Mardis v. City of Des Moines

Decision Date16 November 1948
Docket Number47268.
Citation34 N.W.2d 620,240 Iowa 105
PartiesMARDIS v. CITY OF DES MOINES.
CourtIowa Supreme Court

Rehearing Denied Jan. 14, 1949.

Parker, Mook & Mannheimer, of Des Moines, for appellant.

Frank B. Hallagan, Corporation Counsel, S. L. Harvey, City Solicitor, Frank D. Bianco, Asst. City Solicitor and Hextell & Beving, all of Des Moines, for appellee.

HALE Justice.

For the purpose of this appeal, the facts are not in dispute. This is an action at law brought against the city of Des Moines and its employees, Francis Mastin and Harry Wilson, by Howard C Mardis to recover damages suffered as a result of an accident involving a truck owned by the city of Des Moines and a car in which Mardis was riding. The chief issue is whether a municipal corporation is liable to one injured through the negligent driving of a city-owned truck by city employees who were carting away and dumping rubbish swept from the streets or whether the doctrine of governmental immunity interposes to relieve the corporation from liability for such torts.

The plaintiff's petition setting out the cause of action was met by the city by motion to dismiss, which was sustained by the court which, in its opinion, stated as its conclusion that plaintiff's petition showed that the truck was being operated in carrying out a governmental function, and though its servants may have been negligent, yet no civil liability can be cast upon the city.

Plaintiff argues that the function of street cleaning is part of the statutory authority and obligation imposed upon cities and towns by section 389.12 of the Code of 1946, which vests municipalities with the care and control of their streets and directs their streets be kept open and in repair, and free from nuisances; that no reasonable distinction can be drawn between the city's liability for negligent failure to maintain its streets in the condition prescribed by statute and its liability for the negligent conduct of its employees while engaged in that work; and that, irrespective of the statute in question, a city is liable for the negligence of its employees in the operation of a truck while engaged in street cleaning because that function is proprietary and not governmental.

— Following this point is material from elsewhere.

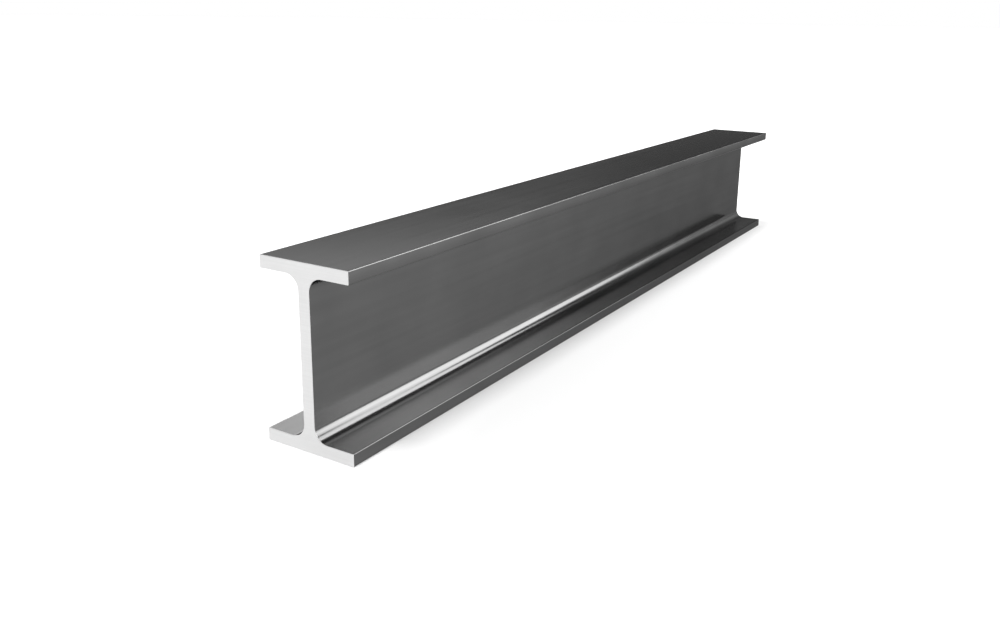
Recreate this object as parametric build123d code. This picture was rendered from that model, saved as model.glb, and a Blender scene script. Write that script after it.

The defendant, City of Des Moines, argues that municipal corporations are not liable for injuries resulting from negligent acts or omissions of employees engaged in performing a governmental function of the municipal corporation; that the test as to whether or not an activity is a governmental function is whether it is for the general public benefit or provides for the safety and protection of the property of the general public rather than being in the nature of a business undertaking for a corporate benefit or in the corporate interest; that cleaning or flushing the streets is a governmental function and a municipal corporation is not liable in damages for injury resulting from negligent acts or omissions of its employees so engaged, and further urges that cleaning, flushing or sprinkling the streets, as a public health and comfort measure, is the exercise of the police power of the city and hence a governmental function; and that the care and maintenance of the city streets is a governmental function and a municipal corporation is not liable in damages for injuries resulting from negligent acts or omissions of its employees in such care and maintenance.

The injury involved in this action occurred as the plaintiff was riding in a car belonging to his son. They were driving in a northwesterly direction on Beaver avenue and were struck at the intersection of Beaver avenue and Witmer Parkway by a truck owned by the city of Des Moines, operated by its employees Mastin and Wilson. Defendant drivers backed out of Witmer Parkway in an endeavor to cross Beaver avenue and struck the car in which plaintiff was riding. The employees were engaged in moving piles of street sweepings from the streets and dumping such debris in a ravine on the west side of Beaver avenue opposite the entrance ot Witmer Parkway. Beaver avenue at this intersection is a 'through street.' By reason of this collision plaintiff sustained injury.

This is an intermediate appeal duly authorized by this court and involves only one question: Is defendant City, which is a municipal corporation, liable for injuries caused by the negligence of its employees while thus engaged in cleaning the streets?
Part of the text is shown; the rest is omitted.